The unstated assumptions
The WaPo writes up a RAND corporation study on consumer-directed health-care plans:
In contrast to traditional plans, in which beneficiaries typically pay a modest deductible and co-payments of $15 or $20 for visits to the doctor, the new plans can require consumers to shell out hundreds and sometimes thousands of dollars of their own money for drugs, doctors and hospital care before most coverage kicks in.Consumer-directed health care is just another corporate class caper to place the burdens of risk on individuals, in this case, using the shiny allure of low premiums to mask the shifting of the onus of financial responsibility onto the beneficiary.
The annual deductible in a consumer-directed plan is generally $1,050 to $2,000 for individuals and $2,100 to $4,000 for families -- far higher than the average $220 deductible in a traditional employer-sponsored health plan. Premiums tend to be lower, however.
Consumer-directed plans have been heavily promoted by the Bush administration as a way to rein in spiraling health-care spending by giving consumers a financial incentive to shop around for the best care at a reasonable price -- and to get only the care they need.
The high deductible portends one of two things: a) you have the money to pay for treatments before your benefits kick in; or b) you are very judicious in your use of health services:
In some cases, for example, the greater cost-sharing burden on consumers meant that they did not go to the emergency room for problems that did not require it. At other times, people were forgoing necessary care and potentially jeopardizing their health.I'm intrigued that making people "consume" their health care "responsibly" seems to be a stated rationale for pushing these types of insurance schemes. It suggests that the reason health care costs and insurance rates are so out of control is because people are going to the doctor too much. That and lawsuits (and hence the necessity for tort reform! But I digress...). That time you went to the doctor because you had a sore throat for three days and couldn't swallow, but the doc said it wasn't strep and you should just gargle warm salt water - irresponsible consumption of health care.

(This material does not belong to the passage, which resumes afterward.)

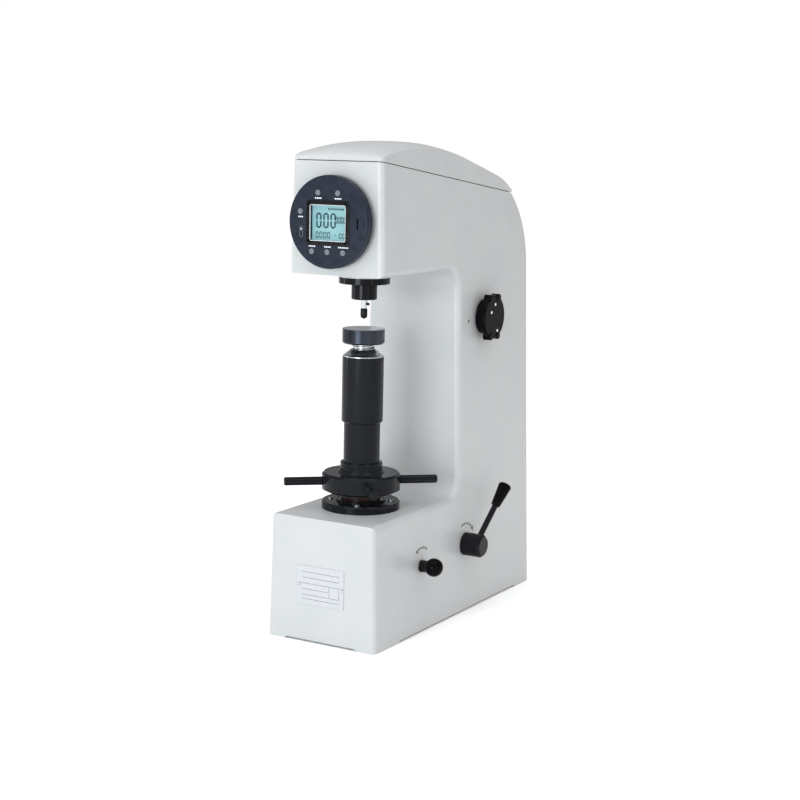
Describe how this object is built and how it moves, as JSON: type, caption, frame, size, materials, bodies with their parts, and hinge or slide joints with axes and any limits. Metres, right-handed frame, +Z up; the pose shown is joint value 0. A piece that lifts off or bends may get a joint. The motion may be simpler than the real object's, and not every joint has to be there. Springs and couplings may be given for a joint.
{
  "type": "hardness tester",
  "caption": "Bench Rockwell hardness tester: C-shaped casting, digital gauge, indenter, screw-raised anvil with handwheel, weight-loaded lever and side controls.",
  "frame": {"origin": "on the common axis of the elevating screw and the indenter, at bench level", "axes": "+Z up along the screw axis, -Y towards the operator (gauge side), +X to the operator's right (control side)"},
  "size_m": [0.2152, 0.4789, 0.6845],
  "materials": {
    "white_paint": "satin white paint over cast iron",
    "zinc_screws": "bright zinc",
    "plate_aluminium": "pale satin",
    "black_steel": "turned and blackened, satin",
    "screw_black": "black oxide",
    "bronze": "turned bronze",
    "gauge_plastic": "fine-grained dark moulding",
    "lcd": "lit liquid-crystal display",
    "clear_window": "clear",
    "led_white": "diffusing",
    "button_grey": "satin",
    "bearing_steel": "ground",
    "anvil_steel": "hardened, ground top",
    "cast_grey": "machined casting",
    "black_chrome": "black, polished",
    "grip_plastic": "glossy moulding"
  },
  "bodies": {
    "frame": {"frame_casting": "white_paint", "top_cover": "white_paint", "rear_cover": "white_paint", "cover_screws": "zinc_screws", "name_plate": "plate_aluminium", "name_plate_rivets": "zinc_screws", "spindle_flange": "black_steel", "spindle_bush": "bronze", "flange_screws": "screw_black", "gauge_body": "gauge_plastic", "gauge_faceplate": "gauge_plastic", "gauge_display": "lcd", "gauge_window": "clear_window", "status_led": "led_white", "guide_flange": "black_steel", "thrust_bearing": "black_steel", "guide_bush": "bronze", "fulcrum_bracket": "cast_grey", "dashpot_cylinder": "cast_grey", "load_bush": "bronze", "trigger_bush": "bronze", "selector_bush": "bronze", "latch_guide": "bearing_steel"},
    "handwheel_body": {"handwheel": "black_steel", "handwheel_rods": "black_steel", "lower_sleeve": "black_steel"},
    "screw_body": {"elevating_screw": "bearing_steel", "screw_ring": "bearing_steel", "upper_sleeve": "black_steel", "anvil": "anvil_steel"},
    "spindle_body": {"spindle": "bearing_steel", "indenter": "black_steel", "indenter_screw": "screw_black"},
    "lever_body": {"main_lever": "cast_grey", "knife_edges": "bearing_steel"},
    "weight_body": {"weight_hanger": "bearing_steel", "weight_lower": "cast_grey", "weight_middle": "cast_grey", "weight_upper": "cast_grey"},
    "piston_body": {"dashpot_piston": "cast_grey", "piston_rod": "bearing_steel"},
    "load_handle_body": {"load_shaft": "bearing_steel", "load_cam": "bearing_steel", "load_hub": "black_chrome", "load_rod": "black_chrome", "load_grip": "grip_plastic"},
    "trigger_body": {"trigger_shaft": "bearing_steel", "trigger_arm": "bearing_steel", "trigger_lever": "black_chrome", "trigger_ball": "grip_plastic"},
    "latch_body": {"latch_bar": "bearing_steel"},
    "selector_body": {"selector_knob": "grip_plastic", "selector_shaft": "bearing_steel", "selector_cam": "bearing_steel"},
    "button_1_body": {"gauge_button_1": "button_grey"},
    "button_2_body": {"gauge_button_2": "button_grey"},
    "button_3_body": {"gauge_button_3": "button_grey"},
    "button_4_body": {"gauge_button_4": "button_grey"},
    "button_5_body": {"gauge_button_5": "button_grey"},
    "button_6_body": {"gauge_button_6": "button_grey"}
  },
  "joints": [
    {"name": "screw_lift", "type": "slide", "parent": "frame", "child": "screw_body", "axis": [0, 0, 1], "range_m": [-0.045, 0.012]},
    {"name": "handwheel_turn", "type": "hinge", "parent": "frame", "child": "handwheel_body", "pos_m": [0, 0, 0.2125], "axis": [0, 0, 1], "range_deg": [-720.5, 2700.5]},
    {"name": "weight_drop", "type": "slide", "parent": "frame", "child": "weight_body", "axis": [0, 0, -1], "range_m": [0, 0.0125]},
    {"name": "load_handle_turn", "type": "hinge", "parent": "frame", "child": "load_handle_body", "pos_m": [0, 0.157, 0.102], "axis": [1, 0, 0], "range_deg": [0, 90.15]},
    {"name": "lever_tilt", "type": "hinge", "parent": "frame", "child": "lever_body", "pos_m": [0, -0.012, 0.582], "axis": [-1, 0, 0], "range_deg": [0, 2.39]},
    {"name": "spindle_drop", "type": "slide", "parent": "frame", "child": "spindle_body", "axis": [0, 0, -1], "range_m": [0, 0.00051], "stiffness_N_per_m": 2000, "springref_m": -0.002},
    {"name": "piston_drop", "type": "slide", "parent": "frame", "child": "piston_body", "axis": [0, 0, -1], "range_m": [0, 0.00823]},
    {"name": "trigger_press", "type": "hinge", "parent": "frame", "child": "trigger_body", "pos_m": [0, 0.028, 0.096], "axis": [1, 0, 0], "range_deg": [0, 25.05], "stiffness_Nm_per_rad": 0.6, "springref_deg": -20.05},
    {"name": "latch_slide", "type": "slide", "parent": "frame", "child": "latch_body", "axis": [0, -1, 0], "range_m": [0, 0.0096]},
    {"name": "selector_turn", "type": "hinge", "parent": "frame", "child": "selector_body", "pos_m": [0, 0.21, 0.433], "axis": [1, 0, 0], "range_deg": [-90, 90]},
    {"name": "button_1_press", "type": "slide", "parent": "frame", "child": "button_1_body", "axis": [0, 1, 0], "range_m": [0, 0.001], "stiffness_N_per_m": 900, "springref_m": -0.0006},
    {"name": "button_2_press", "type": "slide", "parent": "frame", "child": "button_2_body", "axis": [0, 1, 0], "range_m": [0, 0.001], "stiffness_N_per_m": 900, "springref_m": -0.0006},
    {"name": "button_3_press", "type": "slide", "parent": "frame", "child": "button_3_body", "axis": [0, 1, 0], "range_m": [0, 0.001], "stiffness_N_per_m": 900, "springref_m": -0.0006},
    {"name": "button_4_press", "type": "slide", "parent": "frame", "child": "button_4_body", "axis": [0, 1, 0], "range_m": [0, 0.001], "stiffness_N_per_m": 900, "springref_m": -0.0006},
    {"name": "button_5_press", "type": "slide", "parent": "frame", "child": "button_5_body", "axis": [0, 1, 0], "range_m": [0, 0.001], "stiffness_N_per_m": 900, "springref_m": -0.0006},
    {"name": "button_6_press", "type": "slide", "parent": "frame", "child": "button_6_body", "axis": [0, 1, 0], "range_m": [0, 0.001], "stiffness_N_per_m": 900, "springref_m": -0.0006}
  ],
  "couplings": [
    {"joint": "handwheel_turn", "follows": "screw_lift", "rad_per_m": -1047.2},
    {"joint": "load_handle_turn", "follows": "weight_drop", "rad_per_m": 125.66},
    {"joint": "lever_tilt", "follows": "weight_drop", "rad_per_m": 3.3333},
    {"joint": "spindle_drop", "follows": "weight_drop", "ratio": 0.04},
    {"joint": "piston_drop", "follows": "weight_drop", "ratio": 0.65667},
    {"joint": "trigger_press", "follows": "latch_slide", "rad_per_m": 45.455}
  ]
}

This is nuts. The driving force behind the increasing price of medical care is administrative costs. Preventative health care is more cost effective in the long-term than acute care. There are well-established links between access to health care and worker productivity. Why, then, is the solution to our health care crisis to discourage seeing doctors?
One of the great bogeymen of socialized medicine was the "rationing" of health care: hour long waits for doctors, 12-month queues for surgeries, a proscribed number of visits per year. Consumer-directed health-care plans accomplish a very similar goal in a neo-liberal context, forcing consumers to self-ration their own care. Funny how that works.